Get expert help with your ESS IA referencing

Referencing is one of those areas where a single session with an experienced tutor can save you hours of confusion and prevent costly mistakes before submission.

https://esstutor.net/wp-admin/post.php

At Esstutor, I work with IB ESS students one-on-one to review their citation practices, check bibliography completeness, and make sure every visual is correctly labeled and credited. With over 13 years of experience as an IB examiner and ESS educator, I know exactly what examiners look for and where students most often lose marks. If you want personalized guidance on your ESS IA referencing and structure, book a session and we will work through it together. You can also explore the benefits of ESS tutoring to see how targeted support improves scores across every IA component.

FAQ

What citation style should I use for my ESS IA?

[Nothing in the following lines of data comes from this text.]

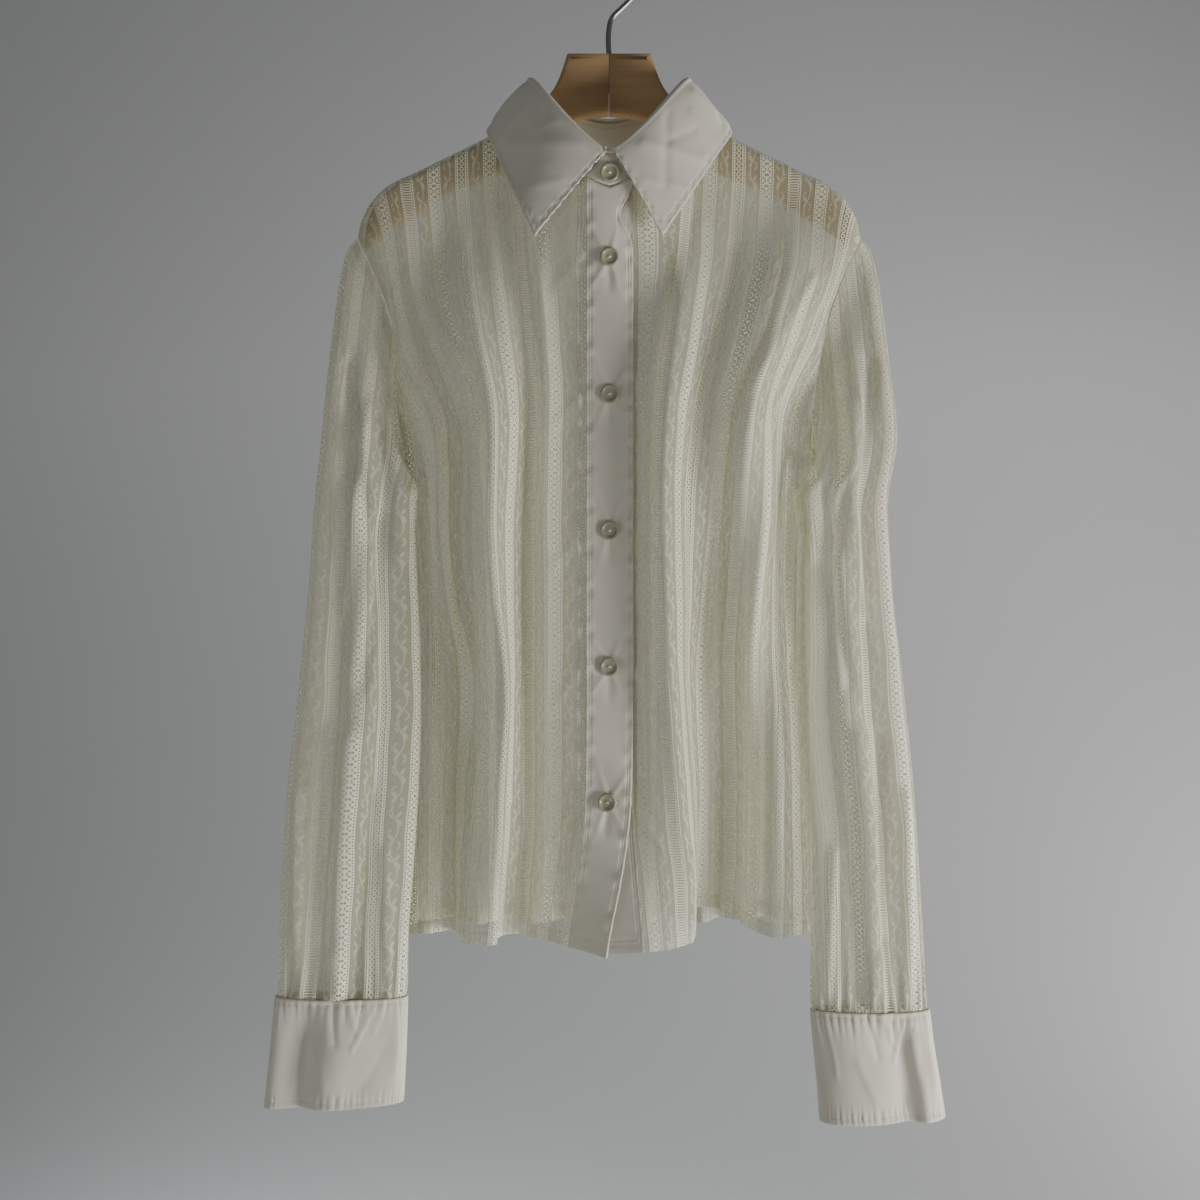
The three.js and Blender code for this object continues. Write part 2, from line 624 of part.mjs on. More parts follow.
// Depth of a sleeve's folds at a place round it
function sleeveFold(degrees, share) {
  let depth = 0;
  for (const fold of SLEEVE_FOLDS) {
    const away = ((degrees - fold.turn + 540) % 360 - 180) / fold.width;
    const size = curve([0, 0.45, 0.9, 1], [fold.cap, fold.elbow, fold.wrist, 0], share);
    depth += size * Math.exp(-away * away * 2);
  }
  return depth;
}

// One point of a sleeve section, 0 degrees at its outer end, 90 in front, 180 at its inner end
function sleevePoint(section, degrees, swell = 0) {
  const angle = radians(degrees);
  const half = (section.outX - section.inX) / 2;
  const depth = Math.sin(angle) > 0 ? section.front : section.back;
  const size = 1 + swell / Math.hypot(half * Math.cos(angle), depth * Math.sin(angle));
  const rise = (1 + Math.cos(angle) * size) / 2;
  const scoop = (section.scoop ?? 0) * Math.sin(angle) ** 2;
  return vec(
    mix(section.inX, section.outX, rise) - scoop,
    section.y - depth * Math.sin(angle) * size,
    -mix(section.inDown, section.outDown, rise),
  );
}

const ringDegrees = [
  ...ARMHOLE_DEGREES.slice().reverse(),
  ...ARMHOLE_DEGREES.slice(1, -1).map((degrees) => 360 - degrees),
];

function levelSections(rows) {
  return rows.map((row) => ({
    outX: row.out, outDown: row.down, inX: row.in, inDown: row.down,
    y: SLEEVE_FORWARD, front: row.front, back: row.back,
  }));
}

// The sleeve starts on the armhole loop, a seam's width off the body
function sleeveGrid(side, rows) {
  const loop = ringDegrees.map((degrees) => {
    const face = degrees <= 180 ? -1 : 1;
    const at = armhole(side, face, degrees <= 180 ? degrees : 360 - degrees);
    const rise = (ARMPIT.down - at.down) / (ARMPIT.down - SHOULDER_TIP_DOWN);
    return vec(at.x + side * mix(ARMPIT_GAP, 2 * SEAM, soft(rise)), at.y, -at.down);
  });
  const sections = [...SLEEVE_CAP, ...levelSections(rows)];
  const rings = sections.map((section, k) => ringDegrees.map((degrees) => {
    const swell = sleeveFold(degrees, (k + 1) / sections.length);
    const point = sleevePoint(section, degrees, swell);
    point.x *= side;
    return point;
  }));
  return [loop, ...rings];
}

function cuffGrid(side, rows) {
  return levelSections(rows).map((section) => ringDegrees.map((degrees) => {
    const point = sleevePoint(section, degrees);
    point.x *= side;
    return point;
  }));
}

// How far the right end of the neckband lies over the left, near the front middle
function overlapStep(degrees) {
  return STAND_STEP * soft((60 - degrees) / 60);
}

// The fold line of the collar at an angle from the front middle, on one side
function foldLine(side, degrees, step) {
  const angle = radians(degrees);
  const front = degrees < 90;
  const rise = Math.sin(angle) ** 1.3;
  return vec(
    side * (FOLD_LINE.half * Math.sin(angle) + step * Math.sin(angle)),
    -Math.cos(angle) * ((front ? FOLD_LINE.front : FOLD_LINE.back) + step),
    -mix(front ? FOLD_LINE.frontDown : FOLD_LINE.backDown, FOLD_LINE.sideDown, rise),
  );
}

// The fall: a roll over the stand, then down to the free edge
function fallColumn(side, edge, degrees) {
  const crest = foldLine(side, Math.max(degrees, COLLAR_START), overlapStep(degrees));
  const away = vec(crest.x, crest.y, 0).normalize();
  const free = vec(
    side * lookUp(edge, 'turn', 'x', degrees),
    lookUp(edge, 'turn', 'y', degrees),
    -lookUp(edge, 'turn', 'down', degrees),
  );
  const roll = ROLL_DEGREES.map((turn) => crest.clone()
    .add(away.clone().multiplyScalar(ROLL * Math.cos(radians(turn))))
    .add(vec(0, 0, ROLL * (Math.sin(radians(turn)) - 1))));
  const start = roll[roll.length - 1];
  const drop = FALL_SHARES.map((share) => start.clone().lerp(free, share)
    .add(away.clone().multiplyScalar(FALL_BULGE * Math.sin(Math.PI * share ** 0.7))));
  return [...roll, ...drop];
}

function fallGrid() {
  const right = FALL_TURNS.map((turn) => fallColumn(-1, FALL_RIGHT, turn));
  const left = FALL_TURNS.map((turn) => fallColumn(1, FALL_LEFT, turn));
  const columns = [...right, fallColumn(1, FALL_LEFT, 180), ...left.reverse()];
  return columns[0].map((_, k) => columns.map((points) => points[k]));
}

// The stand: a band round the neck whose ends pass each other in front
function standGrid() {
  const ring = [...STAND_TURNS, ...STAND_TURNS.slice(0, -1).reverse().map((turn) => 360 - turn)];
  const heights = [0, 0.33, 0.67, 1];
  return heights.map((rise) => ring.map((degrees) => {
    const side = degrees <= 180 ? 1 : -1;
    const turn = degrees <= 180 ? degrees : 360 - degrees;
    const angle = radians(turn);
    const face = turn < 90 ? -1 : 1;
    const low = vec(
      side * NECK_HALF * Math.sin(angle),
      -(face < 0 ? NECK_FRONT : NECK_BACK) * Math.cos(angle),
      -neckDown(angle, face) + 2 * SEAM,
    );
    const step = side < 0 ? overlapStep(turn) : 0;
    const high = foldLine(side, Math.abs(turn), step);
    high.x = side * FOLD_LINE.half * Math.sin(angle);
    high.z -= ROLL + 3 * SEAM;
    const away = vec(low.x, low.y, 0).normalize();
    return low.lerp(high, rise).add(away.multiplyScalar(step * (1 - rise)));
  }));
}

// Manifold joins and cuts
function toManifold(geometry) {
  const bare = geometry.clone();
  bare.deleteAttribute('normal');
  bare.deleteAttribute('uv');
  const merged = mergeVertices(bare, 1e-4);
  return new wasm.Manifold(new wasm.Mesh({
    numProp: 3,
    vertProperties: new Float32Array(merged.attributes.position.array),
    triVerts: new Uint32Array(merged.index.array),
  }));
}

function fromManifold(solid) {
  const mesh = solid.getMesh();
  const geometry = new THREE.BufferGeometry();
  geometry.setAttribute('position', new THREE.Float32BufferAttribute(mesh.vertProperties, 3));
  geometry.setIndex([...mesh.triVerts]);
  return geometry;
}

// Hanger wood: one outline with rounded edges, bored for the hook and parted at the middle joint
function woodOutline() {
  const corners = [...WOOD_TOP, ...WOOD_UNDER].map((row) => vec(row.x, 0, -row.down));
  const route = new THREE.CatmullRomCurve3(corners, false, 'centripetal');
  const right = route.getSpacedPoints(OUTLINE_STEPS).map((point) => new THREE.Vector2(point.x, point.z));
  const left = right.slice(0, -1).reverse().map((point) => new THREE.Vector2(-point.x, point.y));
  return new THREE.Shape([...right, ...left]);
}

function woodHalves() {
  const outline = woodOutline();
  const solid = new THREE.ExtrudeGeometry(outline, {
    depth: WOOD_THICK - 2 * WOOD_BEVEL,
    bevelThickness: WOOD_BEVEL,
    bevelSize: WOOD_BEVEL,
    bevelOffset: -WOOD_BEVEL,
    bevelSegments: 2,
  });
  solid.rotateX(Math.PI / 2);
  solid.translate(0, WOOD_THICK / 2 - WOOD_BEVEL, 0);
  const bore = new THREE.CylinderGeometry(WIRE + 0.3, WIRE + 0.3, 60, 12);
  bore.rotateX(Math.PI / 2);
  bore.translate(0, 0, -WOOD_TOP[0].down);
  const bored = toManifold(solid).subtract(toManifold(bore));
  return [-1, 1].map((side) => {
    const room = new THREE.BoxGeometry(200, 40, 200);
    room.translate(side * (100 + SEAM / 2), 0, -150);
    return fromManifold(bored.intersect(toManifold(room)));
  });
}

// Hook: a straight stem in the bore, a bend to the right and an open round of wire
function hookGeometry() {
  const centre = -HOOK_RADIUS + WIRE;
  const points = [vec(0, 0, -98), vec(0, 0, -75), vec(0, 0, -52), vec(2.2, 0, -44.5), vec(8, 0, -38.3)];
  for (let degrees = -45; degrees <= 195; degrees += 15) {
    const angle = radians(degrees);
    points.push(vec(HOOK_RADIUS * Math.cos(angle), 0, centre + HOOK_RADIUS * Math.sin(angle)));
  }
  const route = new THREE.CatmullRomCurve3(points, false, 'centripetal');
  const section = new THREE.Shape();
  section.absarc(0, 0, WIRE, 0, 2 * Math.PI);
  return new THREE.ExtrudeGeometry(section, { steps: 34, curveSegments: 4, extrudePath: route });
}

// A button turned on a lathe, with a rim and a sunk middle, facing -Y
function buttonGeometry(size) {
  const profile = [
    [0, 0],
    [size.radius - 0.5, 0],
    [size.radius, size.thick * 0.45],
    [size.radius - 0.5, size.thick],
    [size.radius - size.rim, size.thick],
    [size.radius - size.rim - 0.8, size.thick - size.recess],
    [0, size.thick - size.recess],
  ];
  const button = new THREE.LatheGeometry(profile.map(([r, h]) => new THREE.Vector2(r, h)), BUTTON_SIDES);
  button.rotateX(Math.PI);
  return button;
}

// Materials
const finish = (color, roughness, metalness = 0) => new THREE.MeshStandardMaterial({
  color, roughness, metalness,
});
const lace = finish(0xddd9c6, 0.85);
const cotton = finish(0xe2dfd4, 0.8);
const shell = finish(0xa9a58a, 0.35);
const beech = finish(0xb08a62, 0.55);
const steel = finish(0x8f8c86, 0.3, 1);

// The whole object
const shirt = new THREE.Group();

function place(name, geometry, material) {
  const mesh = new THREE.Mesh(geometry, material);
  mesh.name = name;
  shirt.add(mesh);
  return mesh;
}

place('front_right', wall(panelGrid(frontRight), LACE, { flip: true, keep: ownSide(-1) }), lace);
place('front_left', wall(panelGrid(frontLeft), LACE, { keep: ownSide(-1) }), lace);
place('back', wall(backGrid(), LACE, { keep: ownSide(1) }), lace);
place('placket', wall(bandGrid(frontRight, BAND_TOP_LAYER), COTTON, { flip: true }), cotton);
place('underlap', wall(bandGrid(frontLeft, 0), COTTON), cotton);
place('sleeve_right', wall(sleeveGrid(-1, SLEEVE_RIGHT), LACE, { ring: true, flip: true }), lace);
place('sleeve_left', wall(sleeveGrid(1, SLEEVE_LEFT), LACE, { ring: true }), lace);
place('cuff_right', wall(cuffGrid(-1, CUFF_RIGHT), COTTON, { ring: true, flip: true }), cotton);
place('cuff_left', wall(cuffGrid(1, CUFF_LEFT), COTTON, { ring: true }), cotton);
place('collar', wall(fallGrid(), COTTON), cotton);
place('collar_stand', wall(standGrid(), COTTON), cotton);

const [woodRight, woodLeft] = woodHalves();
place('hanger_wood_right', woodRight, beech);
place('hanger_wood_left', woodLeft, beech);
place('hanger_hook', hookGeometry(), steel);

// Buttons lie on the placket, turned with it
const buttonPlace = (down) => {
  const [left, right] = [6, -6].map((cloth) => hang(frontRight, cloth, down));
  return {
    at: vec((left.x + right.x) / 2, (left.y + right.y) / 2 - BAND_TOP_LAYER - SEAM, -down),
    turn: Math.atan2(right.y - left.y, right.x - left.x),
  };
};
for (let k = 0; k < FRONT_BUTTONS; k += 1) {
  const { at, turn } = buttonPlace(FIRST_BUTTON_DOWN + k * BUTTON_PITCH);
  const button = place(`button_${k + 1}`, buttonGeometry(BUTTON), shell);
  button.rotation.z = turn;
  button.position.copy(at);
}
place('button_collar', buttonGeometry(BUTTON), shell)
  .position.set(0, -NECK_FRONT - STAND_STEP - 2 * SEAM, -COLLAR_BUTTON_DOWN);

for (const [name, side, rows] of [['right', -1, CUFF_RIGHT], ['left', 1, CUFF_LEFT]]) {
  const at = sleevePoint(levelSections(rows)[1], CUFF_BUTTON_DEGREES);
  const button = place(`button_cuff_${name}`, buttonGeometry(CUFF_BUTTON), shell);
  button.rotation.z = Math.PI;
  button.position.set(side * at.x, at.y + SEAM, at.z);
}

export default shirt;
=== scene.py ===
"""Ivory lace shirt on a wooden hanger, dressed over its solid frame."""

import math

import bmesh
import bpy
import numpy as np
from bpy.props import FloatProperty, FloatVectorProperty, PointerProperty
from bpy.types import Operator, Panel, PropertyGroup
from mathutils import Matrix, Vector


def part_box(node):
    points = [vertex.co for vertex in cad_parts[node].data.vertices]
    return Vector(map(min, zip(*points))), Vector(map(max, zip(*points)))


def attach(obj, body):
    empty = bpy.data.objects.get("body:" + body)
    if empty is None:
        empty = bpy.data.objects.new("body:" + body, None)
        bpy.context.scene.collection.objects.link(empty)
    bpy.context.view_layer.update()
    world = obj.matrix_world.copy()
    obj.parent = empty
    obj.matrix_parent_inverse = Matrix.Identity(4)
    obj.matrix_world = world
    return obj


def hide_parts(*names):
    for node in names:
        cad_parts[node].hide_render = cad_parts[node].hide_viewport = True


bl_info = {
    "name": "Lace Shirt",
    "version": (1, 0, 0),
    "blender": (4, 5, 0),
    "location": "3D View > Sidebar > Lace Shirt",
    "description": "Dresses a lace shirt on a wooden hanger over its solid frame",
    "category": "Object",
}

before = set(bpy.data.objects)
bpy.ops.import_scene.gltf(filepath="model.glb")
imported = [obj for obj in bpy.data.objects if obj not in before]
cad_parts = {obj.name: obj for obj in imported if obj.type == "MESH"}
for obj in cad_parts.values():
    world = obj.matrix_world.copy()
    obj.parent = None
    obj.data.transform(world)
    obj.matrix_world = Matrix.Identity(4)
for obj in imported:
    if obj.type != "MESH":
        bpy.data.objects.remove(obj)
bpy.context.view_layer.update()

# Sizes are in millimetres as in the solid frame, and meshes are built in metres.
# The origin is the inner top of the hook. "Down" is the distance below it.
# The wearer's right side hangs at -X.
MM = 0.001
PHOTO_WIDTH = 864
PHOTO_DISTANCE = 1000
PHOTO_CENTRE = (-6.5, -463.4)
SENSOR = 36.0

HALF_CHEST = 225
FOLD_SOFTNESS = 9
STEEPEST = 1.54
FREE_CLOTH = 120
SEAM = 0.4
BAND_HALF = 16.5
BAND_TOP_LAYER = 2.4
NECK_HALF, NECK_FRONT, NECK_BACK, NECK_CLOTH = 62, 46, 45, 55
NECK_FRONT_DOWN, NECK_SIDE_DOWN, NECK_BACK_DOWN = 183, 118.5, 128
SHOULDER_CLOTH, SHOULDER_TIP, SHOULDER_TIP_DOWN = 180, 181, 204
SHOULDER_HOLD, SIDE_HOLD, CLOTH_OVER_WOOD = 200, 145, 8.6
ARMPIT_X, ARMPIT_Y, ARMPIT_DOWN, ARMPIT_GAP = 147, 8, 352, 2
SLEEVE_FORWARD = -27
SLEEVE_WIDTH, SLEEVE_HALF, SLEEVE_DEPTH = 196, 42, 16
COLLAR_START, STAND_STEP, ROLL, COLLAR_LENGTH = 2.6, 2.2, 2.7, 393
FRONT_BUTTONS, FIRST_BUTTON_DOWN, BUTTON_PITCH, COLLAR_BUTTON_DOWN = 5, 228.5, 93.6, 171
HEM_DEPTH = 10
FALL_LENGTH, STAND_HEIGHT = 62, 30
LACE_BAND, LACE_PITCH = 5.0, 21

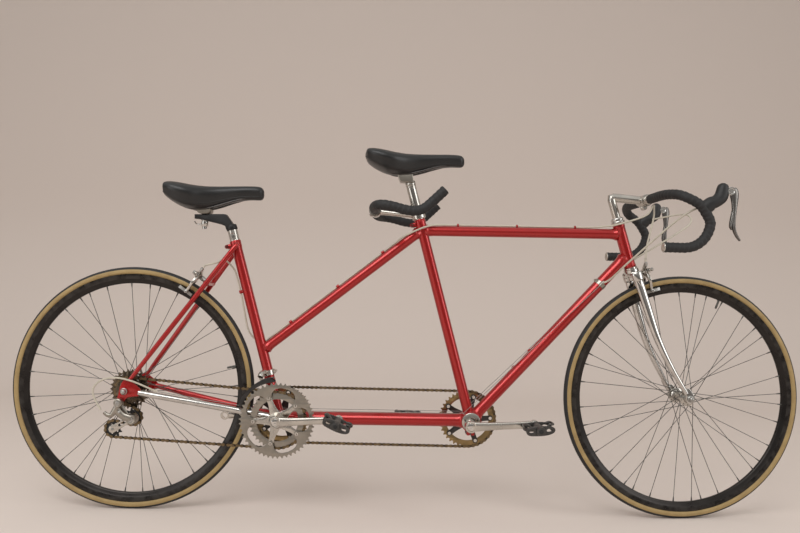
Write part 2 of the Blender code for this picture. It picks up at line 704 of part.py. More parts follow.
# Wheels. The tyre and the rim are turned rings with the same sides, so they nest.
def tyre(name, axle, parent):
    bead = RIM_OUTER_RADIUS + GAP
    crown = TYRE_OUTER_RADIUS - bead
    half = [
        (RIM_HALF_WIDTH * 0.9, bead),
        (TYRE_HALF_WIDTH, bead + crown * 0.36),
        (TYRE_HALF_WIDTH * 0.66, bead + crown * 0.85),
    ]
    profile = [(-y, r) for y, r in half] + [(0, TYRE_OUTER_RADIUS)] + list(reversed(half))
    return add_object(name, turned(axle, Y_AXIS, profile, WHEEL_SIDES, True, 0.0), TYRE_BLACK, axle, parent)


def rim(name, axle, valve_angle, parent):
    track = RIM_OUTER_RADIUS - BRAKE_TRACK_DEPTH
    half = [
        (RIM_HALF_WIDTH, RIM_OUTER_RADIUS),
        (RIM_HALF_WIDTH, track),
        (RIM_INNER_HALF_WIDTH, RIM_INNER_RADIUS),
    ]
    profile = [(-y, r) for y, r in half] + list(reversed(half))
    hoop = add_object(name, turned(axle, Y_AXIS, profile, WHEEL_SIDES, True, 0.0), DARK_ALLOY, axle, parent)
    inner = polar_place(axle, RIM_INNER_RADIUS - VALVE_LENGTH, valve_angle)
    outer = polar_place(axle, RIM_INNER_RADIUS + 0.002, valve_angle)
    join(hoop, rod(inner, outer, VALVE_RADIUS, count=6))
    return hoop


def spokes(bm, axle, flange_y, flange_radius, first_angle):
    """Half a wheel's spokes, laced tangent to the flange, heads in and heads out in turn."""
    rim_end = RIM_INNER_RADIUS * math.cos(math.pi / WHEEL_SIDES) - GAP
    count = SPOKE_COUNT // 2
    for k in range(count):
        hub_angle = first_angle + 360 * k / count
        turn = SPOKE_CROSS_ANGLE if k % 2 else -SPOKE_CROSS_ANGLE
        outside = SPOKE_HEAD_OFFSET if k % 2 else -SPOKE_HEAD_OFFSET
        x, z = polar(axle, flange_radius - 0.0035, hub_angle)
        start = point(x, flange_y + outside, z)
        x, z = polar(axle, rim_end, hub_angle + turn)
        end = point(x, math.copysign(RIM_INNER_HALF_WIDTH * 0.4, flange_y), z)
        rod(start, end, SPOKE_RADIUS, count=3, bm=bm)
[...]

The IB does not require a specific style, so APA, MLA, and Chicago are all acceptable. The requirement is that you apply your chosen style consistently throughout the entire IA, including captions and bibliography entries.

How do I cite a graph I adapted from a published source?

Write “Adapted from” in the caption beneath the figure, followed by the original source details and a brief note describing what you changed. Include the full reference in your bibliography as well.

Do I need to cite visuals I created myself?

Yes. Student-generated graphs need a caption stating the software used and a reference to the raw data, which should appear in an appendix with axis labels, units, and data collection details documented.

What happens if I use a copyrighted image without permission?

Using a copyrighted image without documented permission or a noted open license is treated as a breach of academic integrity under IB regulations. Store permission emails or Creative Commons license information in your project folder or appendix.

Does my reference list count toward the ESS IA word limit?

No. The bibliography and appendices do not count toward your word limit. Label all appendices clearly and reference them in the main body of your IA so examiners can locate supporting data easily.